I’m also part of a generation that tended to stay in one place, but that’s harder to do in an era still smarting from two major recessions. Now, average employee tenure in the US is less than five years, according to the Bureau of Labor Statistics, and neither employers nor employees expect their relationships to last forever. Although it’s often hard for executives to see young, talented people leave their company, people often have to change jobs, employers or careers to broaden their skills and explore new challenges.

While these shifts can be rewarding to people, more companies are realizing that they also have a lot to gain when employees come and go. In fact, some smart companies, including Procter & Gamble and IBM, learned long ago that fostering positive relationships with outgoing employees—treating them as esteemed alumni rather than traitors—can help the bottom line. Here’s why:

It creates great word-of-mouth about your brand. If you’re cold to a person on his or her way out, you risk creating an enemy of your brand. In Net Promoter patois, we call these people “detractors.” Detractors go out into the world and say negative things about your company. They discourage people from hiring your company, buying your products or working for you. And as former insiders, their opinion about your company carries considerable weight.

It grows revenues. If your company goes the distance, you’ll one day have more former employees than current ones. Many of these people will go to work for prospective clients or start their own companies. If you act like a tyrant when an employee leaves, imagine the awkwardness when you pitch your services to this person’s firm. But treat them well, and you’ll create a promoter who will advocate for you when you need it.

You might want to hire this person again, or hire people he or she knows. Sometimes the only way to move up at a company is to leave and gain new skills. Sometimes people leave because a unique opportunity emerges, perhaps to work at a start-up or with a new technology. Think about it: If you resent someone leaving, it’s probably because they were an asset to your company—and your company might yet benefit from their expertise (and demonstrated cultural fit) down the road. And don’t forget that friends and families of valued alums can provide great prospective new hires.

Treating departing employees well sends a good signal to remaining employees. Some companies still have security guards escort defecting employees out of the office like criminals. How embarrassing! If anything, the tone that sets keeps the revolving door spinning, spitting good people out rather than keeping the best people in. And worse, you imply to your remaining staff that you view them as little more than button-pushing robots (or traitors-in-waiting) who aren’t entitled to professional aspirations—let alone the right to be treated with dignity and respect.
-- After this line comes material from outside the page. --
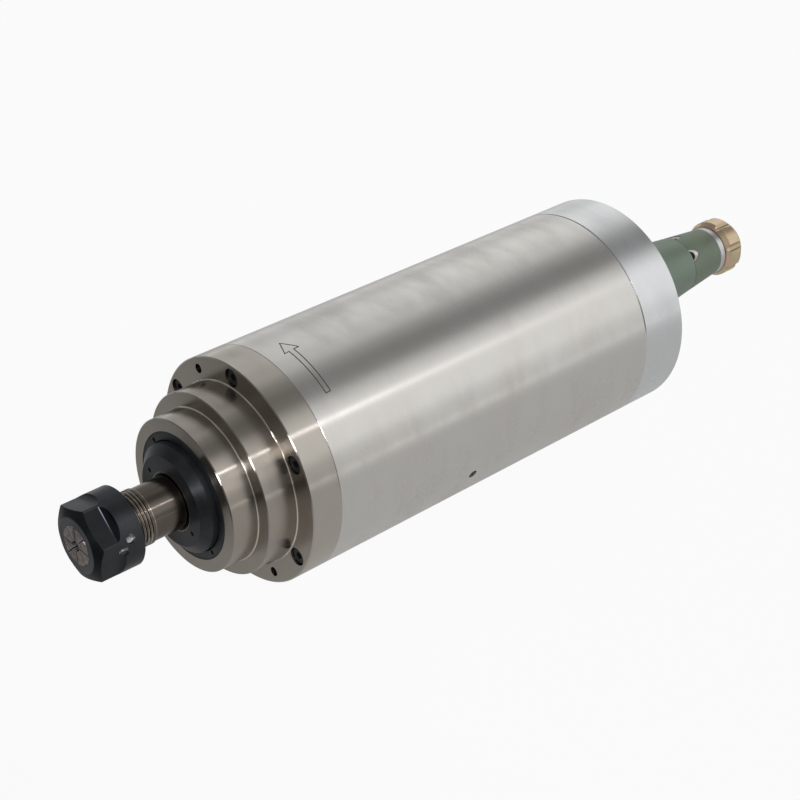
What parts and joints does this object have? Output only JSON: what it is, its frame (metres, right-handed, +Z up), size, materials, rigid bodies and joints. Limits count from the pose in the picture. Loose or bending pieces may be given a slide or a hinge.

It all comes down to this: Relationships matter. They are the basis for reputation—which really matters. Your professional path and those of your colleagues will likely cross and diverge again and again as technology makes this world smaller. Don’t let a bruised ego cloud your judgment when someone leaves. When that inevitable “hello” rolls around, that supportive, gracious “good-bye” will be worth much more than its weight in gold.